To address this concern, BNL developed an innovative and tractable method for assessing the stability of both transmission and distribution systems in the power grid under uncertainties from heterogeneous sources, such as DERs. A formal theory with mathematical rigor was developed for computing the bounds of all possible (infinitely many) trajectories and estimating the stability margin for the entire system including the integrated transmission and distribution network. A new open-source Formal Analysis tool based on reachable set computations was developed that can be used for real-time dynamic analysis and stability margin calculations. It is applicable for not only forecasting and monitoring grid performance but also formally verifying various resiliency enhancement strategies such as new schemes for system integrity protection and automation to adapt to this evolution of electric networks.

Accomplishments

• Data mining techniques have been developed to capture the behaviors of the dynamic systems, as well as the uncertainties, without using the element-based dynamic equivalent.
• Reachability analysis modules have been completed in a set of Matlab scripts.
• The QDG method has been implemented in a Matlab script.
• After reachable sets of system states were calculated, the corresponding Geršgorin disks for extracted edges of the reachable sets were sequentially evaluated to assess the stability condition. This has also been implemented in a Matlab script as part of the overall FA toolset.
• Based on the proposed scheme of distributed formal analysis (DFA), a prototype local cloud computing platform using the concept of virtual machine has been developed to explore the DFA capability. The prototype platform is very promising based a proof-of-concept study using an example networked microgrid system.
• Introduces a scalable reachability analysis technique into power grid applications to overcome issues with existing direct and numerical simulation methods and enable mathematically rigorous evaluation of the impacts of inherent uncertainties on the system trajectories based on reachable sets and eigen analysis
• Developed distributed reachability analysis (DRA) or distributed formal analysis (DFA) scheme for ordinary differential equation (ODE) representation of dynamic systems and can be applied to power systems for better convergency and scalability.
• Developed a data driven reachability analysis scheme based on real-time measurement to reduce system complexity and focus on the portion of the system of particular interest.
• Developed ODE representation, i.e., electro-magnetic transient (EMT) type models, of power grids by modeling major components and their associated controls in transmission and distribution networks.
• Developed a MATLAB®-based grid reachability analysis (GRA) tool, available by request, that can be used to compute reachable sets for generic power systems including the integrated transmission and distribution systems using centralized, distributed, and data-driven formal analysis.

Publications

M. Yue and A. Yogarathnam, “Formal Analysis for Dynamic Stability Assessment of Large Interconnected Grids under Uncertainties,” Technical report submitted to DOE Office of Electricity, AGM Program, November 2020.
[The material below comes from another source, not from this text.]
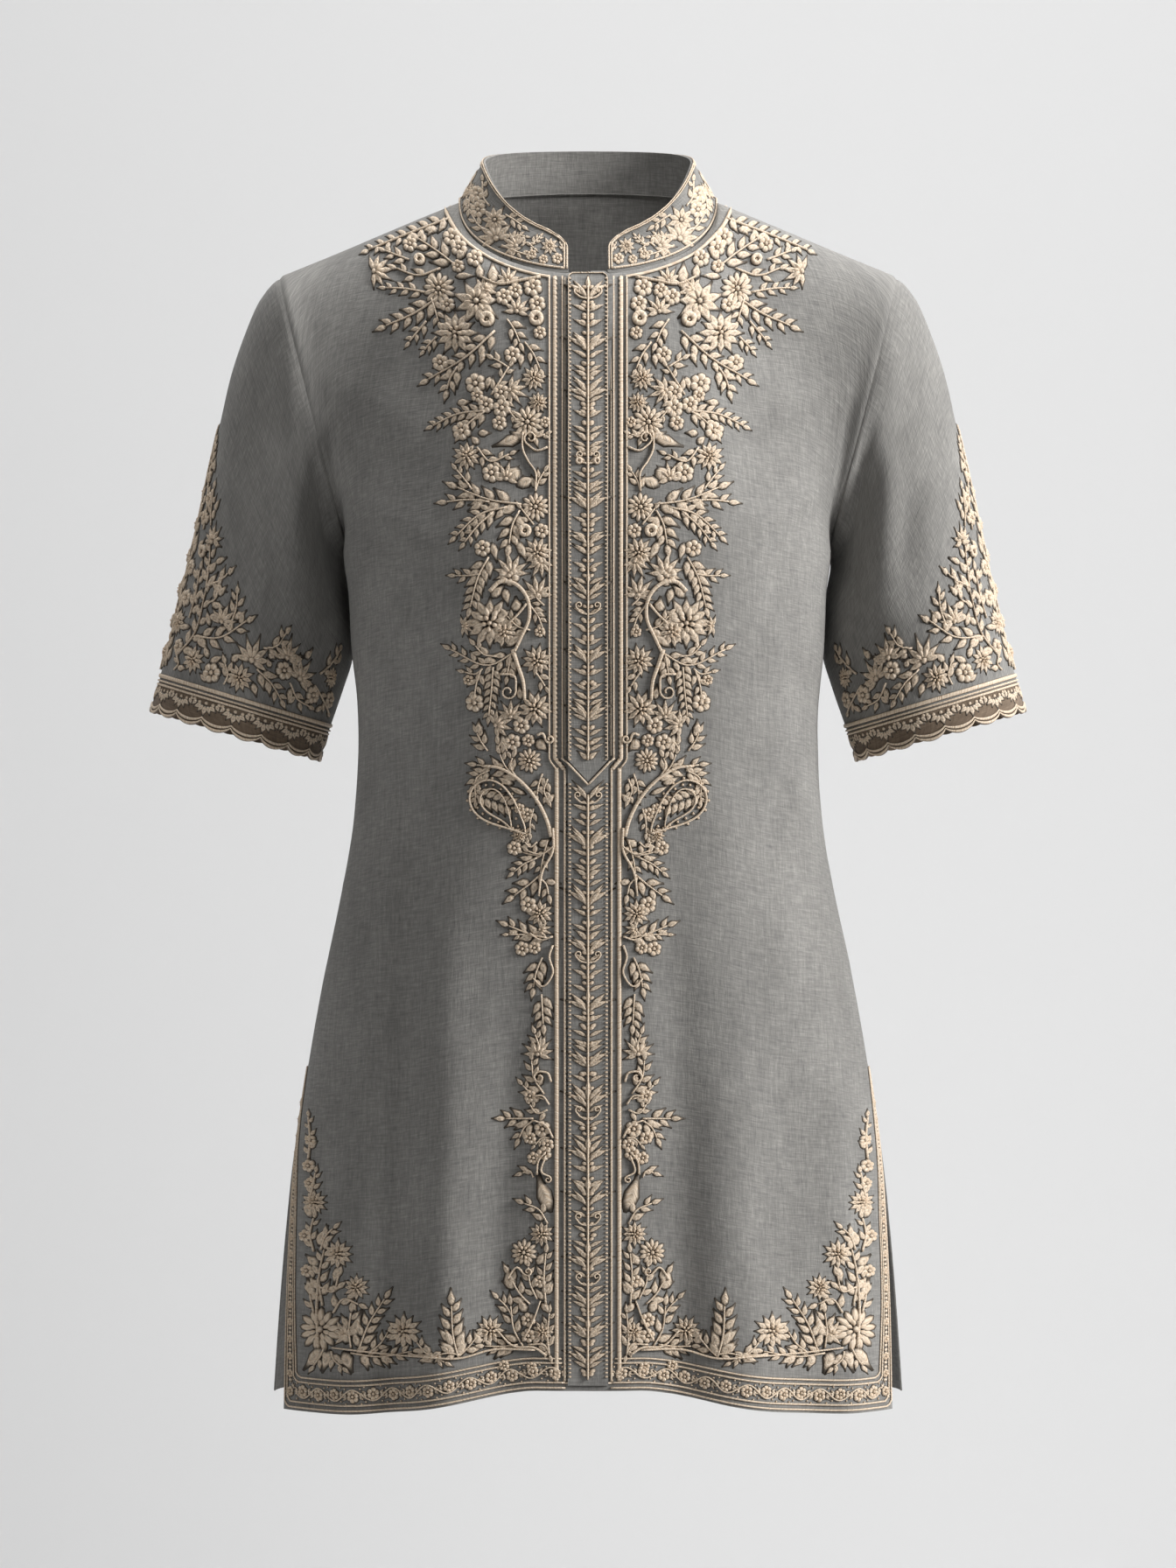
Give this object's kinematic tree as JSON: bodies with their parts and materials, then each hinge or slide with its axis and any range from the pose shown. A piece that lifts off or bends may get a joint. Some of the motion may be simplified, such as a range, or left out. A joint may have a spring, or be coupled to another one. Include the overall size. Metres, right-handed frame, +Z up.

S. Zhang, A. Yogarathinam, J. Zhan, M. Yue, and G. Lin, “A Step Towards Machine Learning-based Coherent Generator Grouping for Emergency Control Applications in Modern Power Grid,” accepted by IEEE PES General Meeting 2020.

 Y. Zhou, P. Zhang, and M. Yue, “An ODE-Enabled Distributed Transient Stability Analysis for Networked Microgrids,” was submitted to IEEE PES GM 2020, and is under second review.

 Y. Li, P. Zhang, M. Althoff, and M. Yue, “Distributed Formal Analysis for Power Networks with Deep Integration of Distributed Energy Resources”, IEEE Transactions on Power Systems, Vol. 34, No. 6, November 2019.

Y. Li, P. Zhang, and M. Yue, “Networked Microgrid Stability through Distributed Formal Analysis,” Applied Energy, Vol. 228, October 2018, pp279-288.